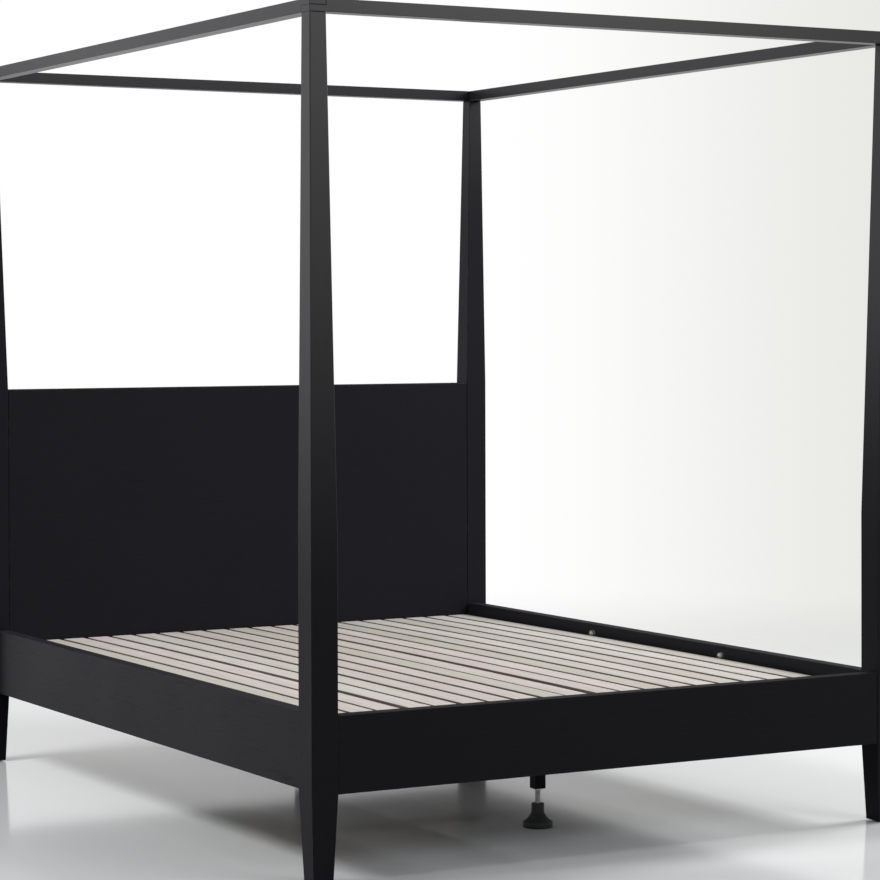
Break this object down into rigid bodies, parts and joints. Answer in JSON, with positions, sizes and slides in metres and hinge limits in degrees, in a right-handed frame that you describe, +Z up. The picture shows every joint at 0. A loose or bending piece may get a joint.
* * *
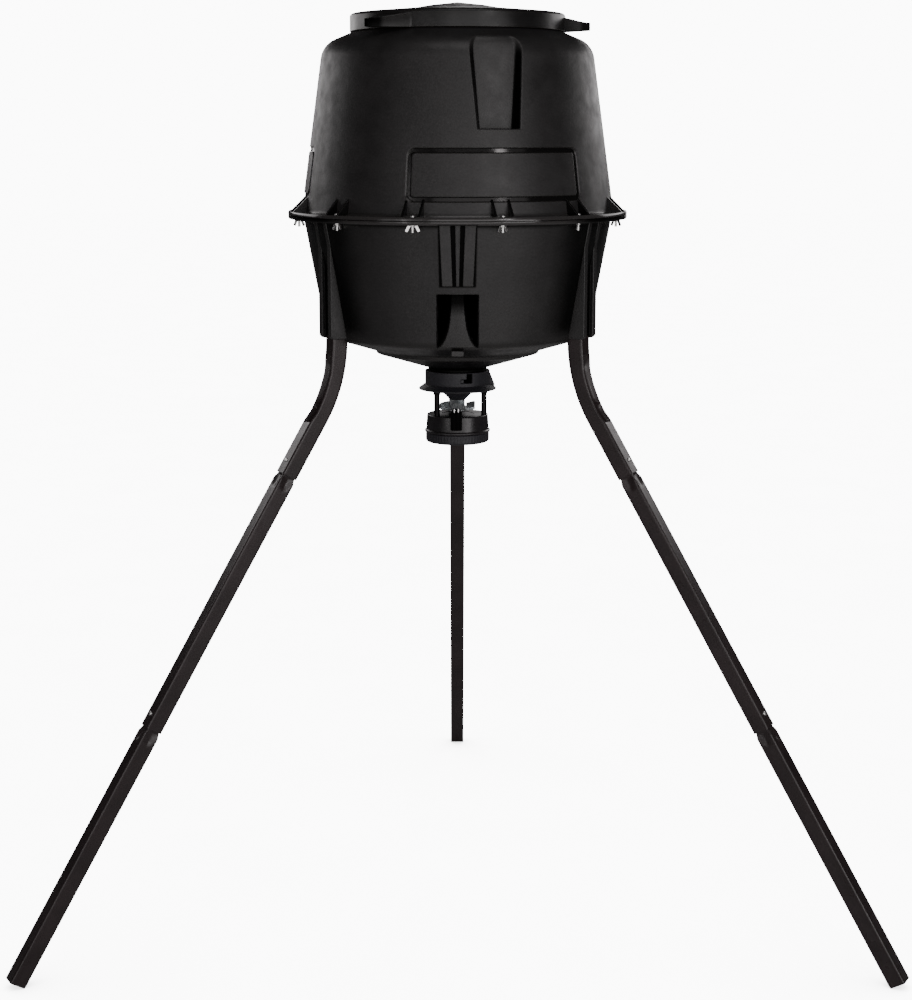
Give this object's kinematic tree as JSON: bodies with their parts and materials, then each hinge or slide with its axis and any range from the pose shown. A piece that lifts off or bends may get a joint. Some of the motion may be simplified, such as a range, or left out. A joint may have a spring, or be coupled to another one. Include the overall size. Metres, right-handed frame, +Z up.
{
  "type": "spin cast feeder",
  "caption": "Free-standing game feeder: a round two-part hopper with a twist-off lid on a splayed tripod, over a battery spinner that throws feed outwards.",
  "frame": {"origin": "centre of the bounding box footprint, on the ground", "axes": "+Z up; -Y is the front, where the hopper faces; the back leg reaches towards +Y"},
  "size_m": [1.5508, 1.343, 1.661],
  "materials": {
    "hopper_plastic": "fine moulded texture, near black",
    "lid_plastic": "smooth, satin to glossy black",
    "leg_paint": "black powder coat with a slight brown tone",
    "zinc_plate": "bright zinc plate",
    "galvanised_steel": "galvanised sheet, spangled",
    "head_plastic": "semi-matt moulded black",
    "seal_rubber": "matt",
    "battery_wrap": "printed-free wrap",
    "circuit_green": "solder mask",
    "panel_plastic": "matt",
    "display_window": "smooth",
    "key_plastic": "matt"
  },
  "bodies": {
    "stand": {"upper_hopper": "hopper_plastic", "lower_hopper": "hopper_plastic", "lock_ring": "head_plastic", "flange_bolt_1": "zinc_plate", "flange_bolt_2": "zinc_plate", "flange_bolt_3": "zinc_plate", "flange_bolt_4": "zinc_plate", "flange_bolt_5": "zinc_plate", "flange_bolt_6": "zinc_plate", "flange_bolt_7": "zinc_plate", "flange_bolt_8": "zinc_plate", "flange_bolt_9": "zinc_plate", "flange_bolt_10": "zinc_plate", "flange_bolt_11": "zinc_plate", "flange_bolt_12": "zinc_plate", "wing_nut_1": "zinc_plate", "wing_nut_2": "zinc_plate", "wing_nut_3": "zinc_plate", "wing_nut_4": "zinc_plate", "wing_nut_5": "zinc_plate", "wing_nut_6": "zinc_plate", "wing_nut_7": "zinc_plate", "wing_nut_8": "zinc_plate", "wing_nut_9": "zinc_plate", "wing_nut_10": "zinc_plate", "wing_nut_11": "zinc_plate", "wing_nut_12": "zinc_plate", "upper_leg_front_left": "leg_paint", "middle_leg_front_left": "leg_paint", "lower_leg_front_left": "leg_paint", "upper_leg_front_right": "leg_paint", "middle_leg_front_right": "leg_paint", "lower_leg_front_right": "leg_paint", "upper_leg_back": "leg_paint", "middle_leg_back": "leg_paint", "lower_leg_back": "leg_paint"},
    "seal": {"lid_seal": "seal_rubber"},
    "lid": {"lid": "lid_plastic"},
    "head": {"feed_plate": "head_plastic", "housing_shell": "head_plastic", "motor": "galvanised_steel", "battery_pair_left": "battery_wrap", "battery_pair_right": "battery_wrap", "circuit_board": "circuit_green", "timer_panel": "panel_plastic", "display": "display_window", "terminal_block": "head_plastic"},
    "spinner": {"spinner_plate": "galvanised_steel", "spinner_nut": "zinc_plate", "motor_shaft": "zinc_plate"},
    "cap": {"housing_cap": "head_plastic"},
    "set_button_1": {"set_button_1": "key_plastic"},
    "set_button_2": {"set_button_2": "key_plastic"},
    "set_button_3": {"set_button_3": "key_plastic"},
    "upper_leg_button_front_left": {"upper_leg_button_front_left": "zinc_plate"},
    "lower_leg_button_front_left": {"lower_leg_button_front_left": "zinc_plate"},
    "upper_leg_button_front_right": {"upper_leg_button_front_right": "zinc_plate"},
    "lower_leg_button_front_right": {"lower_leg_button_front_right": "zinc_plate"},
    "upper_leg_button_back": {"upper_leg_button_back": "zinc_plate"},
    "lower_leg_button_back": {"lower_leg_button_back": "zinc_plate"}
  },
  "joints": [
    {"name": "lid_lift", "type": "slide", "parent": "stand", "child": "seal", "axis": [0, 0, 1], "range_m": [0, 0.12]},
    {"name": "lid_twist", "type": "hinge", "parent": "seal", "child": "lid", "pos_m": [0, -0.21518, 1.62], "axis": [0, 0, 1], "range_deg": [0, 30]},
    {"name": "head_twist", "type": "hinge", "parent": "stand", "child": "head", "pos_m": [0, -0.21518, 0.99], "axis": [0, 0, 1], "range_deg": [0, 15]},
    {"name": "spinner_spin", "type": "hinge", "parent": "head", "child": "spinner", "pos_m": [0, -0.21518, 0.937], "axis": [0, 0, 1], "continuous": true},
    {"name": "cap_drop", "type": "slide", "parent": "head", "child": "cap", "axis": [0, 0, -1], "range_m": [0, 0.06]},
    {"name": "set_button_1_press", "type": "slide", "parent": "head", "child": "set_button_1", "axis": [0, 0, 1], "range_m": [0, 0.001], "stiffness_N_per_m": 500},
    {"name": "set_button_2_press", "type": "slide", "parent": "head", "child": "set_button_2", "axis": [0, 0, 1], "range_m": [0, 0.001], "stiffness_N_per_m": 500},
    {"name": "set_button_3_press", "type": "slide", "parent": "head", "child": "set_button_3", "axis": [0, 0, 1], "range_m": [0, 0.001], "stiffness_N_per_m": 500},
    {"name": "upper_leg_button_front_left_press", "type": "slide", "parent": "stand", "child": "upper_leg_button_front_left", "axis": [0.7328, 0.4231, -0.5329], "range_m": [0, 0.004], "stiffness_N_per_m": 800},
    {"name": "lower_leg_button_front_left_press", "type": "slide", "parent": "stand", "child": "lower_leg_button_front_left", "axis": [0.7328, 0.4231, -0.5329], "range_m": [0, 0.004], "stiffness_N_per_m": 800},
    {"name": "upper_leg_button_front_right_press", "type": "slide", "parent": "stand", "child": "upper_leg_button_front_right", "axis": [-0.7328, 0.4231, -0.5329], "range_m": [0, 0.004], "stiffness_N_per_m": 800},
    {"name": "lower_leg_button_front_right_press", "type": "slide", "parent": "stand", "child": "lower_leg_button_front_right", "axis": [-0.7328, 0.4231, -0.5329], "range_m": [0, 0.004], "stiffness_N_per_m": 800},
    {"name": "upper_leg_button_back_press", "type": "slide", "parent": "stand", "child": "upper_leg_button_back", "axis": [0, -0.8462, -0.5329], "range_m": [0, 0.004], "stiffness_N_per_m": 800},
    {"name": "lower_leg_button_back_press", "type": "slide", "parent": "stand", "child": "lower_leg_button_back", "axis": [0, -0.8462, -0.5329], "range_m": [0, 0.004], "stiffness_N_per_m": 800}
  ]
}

● TASK DIRECTIONS
Look through the lines above and collect those with the word "frame".

● RESPONSE TO THIS EXERCISE
Break this object down into rigid bodies, parts and joints. Answer in JSON, with positions, sizes and slides in metres and hinge limits in degrees, in a right-handed frame that you describe, +Z up. The picture shows every joint at 0. A loose or bending piece may get a joint.
Give this object's kinematic tree as JSON: bodies with their parts and materials, then each hinge or slide with its axis and any range from the pose shown. A piece that lifts off or bends may get a joint. Some of the motion may be simplified, such as a range, or left out. A joint may have a spring, or be coupled to another one. Include the overall size. Metres, right-handed frame, +Z up.
  "frame": {"origin": "centre of the bounding box footprint, on the ground", "axes": "+Z up; -Y is the front, where the hopper faces; the back leg reaches towards +Y"},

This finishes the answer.